L’intelligenza non è innata, la si costruisce nel tempo, da piccoli, attraverso le esperienze e soprattutto attraverso le persone.
Il ruolo degli educatori, primi fra tutti genitori, è fondamentale per apprendere.
Reuven Feuerstein definiva i genitori i primi “mediatori” dei figli, ovvero i primi educatori con il ruolo di stimolare l’apprendimento. E per lui c’era un’enorme differenza tra ciò che si apprende da soli e ciò che si apprende attraverso un mediatore.
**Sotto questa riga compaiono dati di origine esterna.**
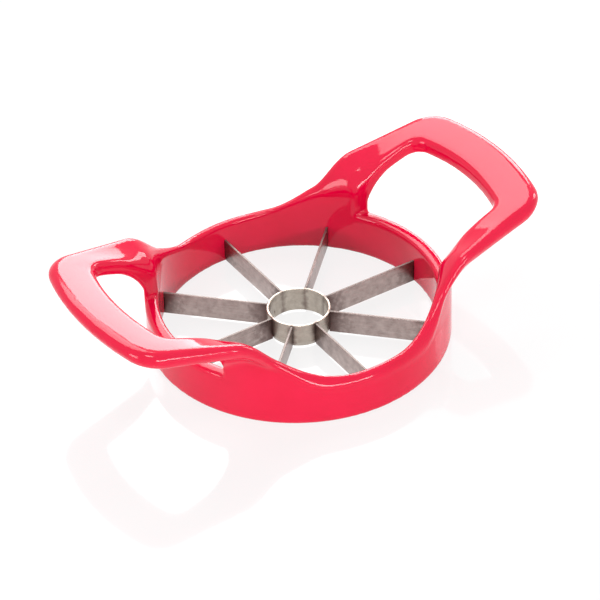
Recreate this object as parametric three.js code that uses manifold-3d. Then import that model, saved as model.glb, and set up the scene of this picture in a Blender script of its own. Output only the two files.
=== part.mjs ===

La Pedagogia della Mediazione di Feuerstein ci insegna che gli stimoli devono penetrare un individuo e lasciarvi un segno indelebile, per essere poi riutilizzati dal “mediato” più e più volte, anche in autonomia. Il vero apprendimento avviene attraverso la mediazione non attraverso l’incontro casuale con gli stimoli.
Dunque i genitori, i primi mediatori dei figli, hanno una grande responsabilità nell’apprendimento: possono elevare l’intelligenza sin dalla più tenera età proponendo loro le più diverse esperienze. E non c’è come il gioco che favorisce l’apprendimento.
Giocare imparando sviluppa la mente e la rende più permeabile alla curiosità e alla creatività, più elastica e in grado di sviluppare adattamenti.
I genitori devono pertanto rinunciare più frequentemente all’uso di dispositivi tecnologici in famiglia (cellulari, tablet, pc) per dedicare molto più tempo a stare con i figli a giocare con gli oggetti più particolari che stimolino l’intelligenza. Più i giochi sono semplici e sono anche non-giochi (esempio, pigne, tappi di sughero, cucchiai, ecc…) e più viene stimolata la fantasia sollecitando tutti i nostri cinque sensi.

Il gioco simbolico è un gioco altamente stimolante per lo sviluppo intellettivo ed emotivo perché permette al bambino di mettere in bocca a dei personaggi inventati delle parole/frasi che ha sentito o che pensa essi possano dire (il personaggio della nonna, del papà, ecc..). Può ricreare situazioni vissute nel gioco simbolico svuotando il sacco delle proprie emozioni, imparando a parlarne dentro un gioco e giocandovi sopra, proprio perché una situazione vissuta nel bene o nel male diventa un gioco e in esso vi si può trovare un senso. Ma il gioco simbolico serve anche ad apprendere delle autonomie: come fare benzina alla macchina, cosa si chiede in posta, come si può fare una telefonata per prenotare un tavolo al ristorante.
Il gioco è anche occasione per apprendere concetti e relativi vocaboli importanti riguardanti ad esempio forme, colori, quantità, dimensione, orientamento, nomi delle emozioni, nomi di professioni, ecc.
Nel gioco si imparano quindi i vocaboli, si costruiscono le frasi e si sviluppa l’empatia. Se fatto con i genitori, si prova il piacere di apprendere attraverso il benessere emotivo che vede il genitore investire il bambino di tutta la sua stima e il suo amore nello sviluppo del suo apprendimento. L’empatia viene sviluppata mettendosi nei panni dell’altro con il quale si gioca o dei personaggi immaginari che insieme si creano per giocare.
Prendersi il tempo per giocare insieme genitori e figli stringe i legami, suscita sentimenti di attaccamento unici che rimarranno per sempre nella mente sia del bambino che dei suoi genitori. Non è mai tempo perso ma anzi guadagnato quello dedicato con costanza ogni giorno al proprio figlio.